Before KENNEDY, BOYCE F. MARTIN, Jr. and ALAN E. NORRIS, Circuit Judges.


This pro se Ohio state prisoner moves for the appointment of counsel and appeals the district court's judgment sua sponte dismissing his civil rights complaint as frivolous pursuant to 28 U.S.C. § 1915(d). The case has been referred to a panel of the court pursuant to Rule 9(a), Rules of the Sixth Circuit. Upon examination of the record and briefs, this panel unanimously agrees that oral argument is not needed. Fed. R. App. P. 34(a).

Seeking monetary relief and his immediate release from prison, plaintiff filed this suit under 42 U.S.C. § 1983, alleging that his eighth amendment rights were violated when defendant Neff, a prison guard, broke his promise not to tell anyone that plaintiff was the informant who notified officials of an escape. Finding no constitutional violation, the district court dismissed the complaint as frivolous pursuant to 28 U.S.C. § 1915(d).

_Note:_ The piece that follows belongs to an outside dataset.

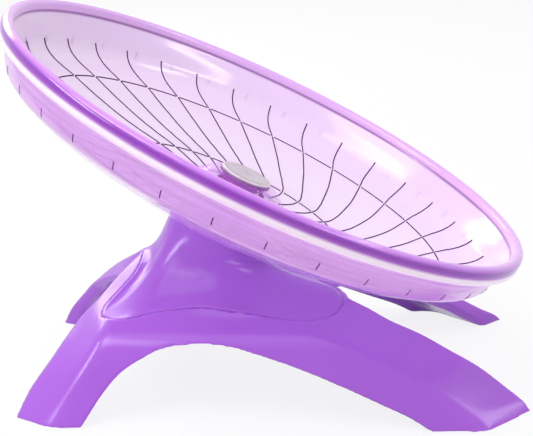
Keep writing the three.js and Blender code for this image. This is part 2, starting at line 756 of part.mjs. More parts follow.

Upon review, we conclude the district court properly dismissed plaintiff's suit. Plaintiff did not state a claim under the eighth amendment as he failed to demonstrate that Neff was deliberately indifferent to his need for safety. See Whitley v. Albers, 475 U.S. 312, 321-22 (1986); McGhee v. Foltz, No. 87-1612 (6th Cir. July 28, 1988). At best, plaintiff has merely shown that Neff was negligent in revealing his name while in the presence of another inmate. Negligence, however, will not support a claim under Sec. 1983. See Davidson v. Cannon, 474 U.S. 344 (1986).

Accordingly, the motion for appointment of counsel is denied and the district court's judgment is hereby affirmed pursuant to Rule 9(b) (5), Rules of the Sixth Circuit.